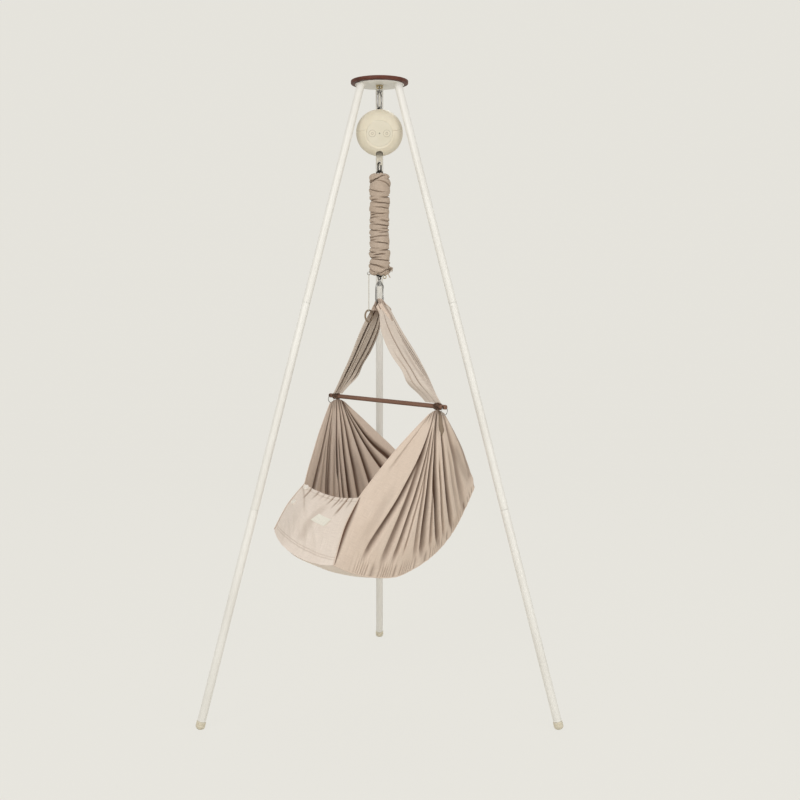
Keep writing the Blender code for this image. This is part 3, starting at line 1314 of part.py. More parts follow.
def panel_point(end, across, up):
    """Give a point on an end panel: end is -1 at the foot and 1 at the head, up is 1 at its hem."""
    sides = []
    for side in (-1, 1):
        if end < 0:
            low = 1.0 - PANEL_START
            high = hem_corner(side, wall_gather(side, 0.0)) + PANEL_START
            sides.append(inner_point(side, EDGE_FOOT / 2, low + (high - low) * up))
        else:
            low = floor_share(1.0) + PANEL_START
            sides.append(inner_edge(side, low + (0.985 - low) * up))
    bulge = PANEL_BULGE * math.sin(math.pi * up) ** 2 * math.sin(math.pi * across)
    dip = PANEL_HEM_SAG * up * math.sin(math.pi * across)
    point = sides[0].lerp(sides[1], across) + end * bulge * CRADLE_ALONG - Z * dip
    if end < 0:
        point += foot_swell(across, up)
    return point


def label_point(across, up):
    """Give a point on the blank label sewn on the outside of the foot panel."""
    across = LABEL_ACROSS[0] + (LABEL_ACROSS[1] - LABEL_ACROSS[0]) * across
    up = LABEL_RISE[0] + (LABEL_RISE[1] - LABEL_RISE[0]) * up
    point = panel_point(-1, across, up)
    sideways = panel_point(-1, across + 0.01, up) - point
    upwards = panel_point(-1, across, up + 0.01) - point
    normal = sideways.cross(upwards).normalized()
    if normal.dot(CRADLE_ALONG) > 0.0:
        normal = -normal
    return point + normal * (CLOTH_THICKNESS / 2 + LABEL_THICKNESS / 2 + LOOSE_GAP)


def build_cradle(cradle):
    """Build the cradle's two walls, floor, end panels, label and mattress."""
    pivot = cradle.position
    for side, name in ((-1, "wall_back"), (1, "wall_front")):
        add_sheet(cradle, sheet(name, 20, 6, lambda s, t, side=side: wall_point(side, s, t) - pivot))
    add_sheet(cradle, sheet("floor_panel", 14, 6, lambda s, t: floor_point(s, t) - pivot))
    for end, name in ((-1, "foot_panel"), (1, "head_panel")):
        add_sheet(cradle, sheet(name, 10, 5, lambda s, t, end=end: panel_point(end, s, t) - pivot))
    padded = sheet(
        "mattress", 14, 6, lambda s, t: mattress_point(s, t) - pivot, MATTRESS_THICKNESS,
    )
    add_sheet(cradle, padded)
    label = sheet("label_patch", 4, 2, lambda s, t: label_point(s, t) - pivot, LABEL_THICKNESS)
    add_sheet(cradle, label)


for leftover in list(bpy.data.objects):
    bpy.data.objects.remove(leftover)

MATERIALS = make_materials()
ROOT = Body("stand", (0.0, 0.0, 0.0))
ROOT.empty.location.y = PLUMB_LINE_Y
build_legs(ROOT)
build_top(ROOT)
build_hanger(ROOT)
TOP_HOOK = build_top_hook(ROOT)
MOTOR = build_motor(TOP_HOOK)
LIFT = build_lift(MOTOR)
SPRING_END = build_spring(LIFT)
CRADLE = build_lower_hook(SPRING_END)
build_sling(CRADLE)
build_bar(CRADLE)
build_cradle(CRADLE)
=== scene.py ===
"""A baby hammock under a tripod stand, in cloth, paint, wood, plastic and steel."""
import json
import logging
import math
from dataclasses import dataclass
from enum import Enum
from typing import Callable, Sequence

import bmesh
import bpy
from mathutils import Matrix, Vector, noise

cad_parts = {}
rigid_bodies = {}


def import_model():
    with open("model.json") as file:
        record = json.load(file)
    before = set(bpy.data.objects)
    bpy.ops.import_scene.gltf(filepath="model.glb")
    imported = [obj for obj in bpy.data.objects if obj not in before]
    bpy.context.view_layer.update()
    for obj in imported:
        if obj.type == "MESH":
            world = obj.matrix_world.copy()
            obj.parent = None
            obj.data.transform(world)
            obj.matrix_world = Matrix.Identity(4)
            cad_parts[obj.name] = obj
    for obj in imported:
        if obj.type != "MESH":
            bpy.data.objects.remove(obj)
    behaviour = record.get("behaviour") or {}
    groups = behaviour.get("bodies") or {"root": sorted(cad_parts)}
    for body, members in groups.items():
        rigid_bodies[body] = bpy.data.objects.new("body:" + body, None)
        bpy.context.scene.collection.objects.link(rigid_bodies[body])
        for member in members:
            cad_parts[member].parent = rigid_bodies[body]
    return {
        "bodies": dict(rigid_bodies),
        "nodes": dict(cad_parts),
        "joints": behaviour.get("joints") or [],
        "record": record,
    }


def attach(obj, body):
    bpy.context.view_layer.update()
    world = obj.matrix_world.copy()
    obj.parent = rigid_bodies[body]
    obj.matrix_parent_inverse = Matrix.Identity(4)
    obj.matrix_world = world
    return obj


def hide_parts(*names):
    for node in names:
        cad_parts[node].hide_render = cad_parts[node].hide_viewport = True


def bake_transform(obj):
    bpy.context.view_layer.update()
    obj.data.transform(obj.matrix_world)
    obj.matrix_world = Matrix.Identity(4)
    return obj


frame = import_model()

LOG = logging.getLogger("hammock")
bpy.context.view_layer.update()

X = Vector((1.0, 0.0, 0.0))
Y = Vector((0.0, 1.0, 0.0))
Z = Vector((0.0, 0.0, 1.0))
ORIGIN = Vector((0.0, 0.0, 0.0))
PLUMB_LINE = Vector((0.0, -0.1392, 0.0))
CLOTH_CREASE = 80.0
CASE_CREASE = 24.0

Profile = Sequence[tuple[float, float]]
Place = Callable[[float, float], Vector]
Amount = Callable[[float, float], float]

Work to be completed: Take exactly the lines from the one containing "for leftover in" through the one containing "obj.parent = None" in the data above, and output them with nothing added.

The completed task:
for leftover in list(bpy.data.objects):
    bpy.data.objects.remove(leftover)

MATERIALS = make_materials()
ROOT = Body("stand", (0.0, 0.0, 0.0))
ROOT.empty.location.y = PLUMB_LINE_Y
build_legs(ROOT)
build_top(ROOT)
build_hanger(ROOT)
TOP_HOOK = build_top_hook(ROOT)
MOTOR = build_motor(TOP_HOOK)
LIFT = build_lift(MOTOR)
SPRING_END = build_spring(LIFT)
CRADLE = build_lower_hook(SPRING_END)
build_sling(CRADLE)
build_bar(CRADLE)
build_cradle(CRADLE)
=== scene.py ===
"""A baby hammock under a tripod stand, in cloth, paint, wood, plastic and steel."""
import json
import logging
import math
from dataclasses import dataclass
from enum import Enum
from typing import Callable, Sequence

import bmesh
import bpy
from mathutils import Matrix, Vector, noise

cad_parts = {}
rigid_bodies = {}


def import_model():
    with open("model.json") as file:
        record = json.load(file)
    before = set(bpy.data.objects)
    bpy.ops.import_scene.gltf(filepath="model.glb")
    imported = [obj for obj in bpy.data.objects if obj not in before]
    bpy.context.view_layer.update()
    for obj in imported:
        if obj.type == "MESH":
            world = obj.matrix_world.copy()
            obj.parent = None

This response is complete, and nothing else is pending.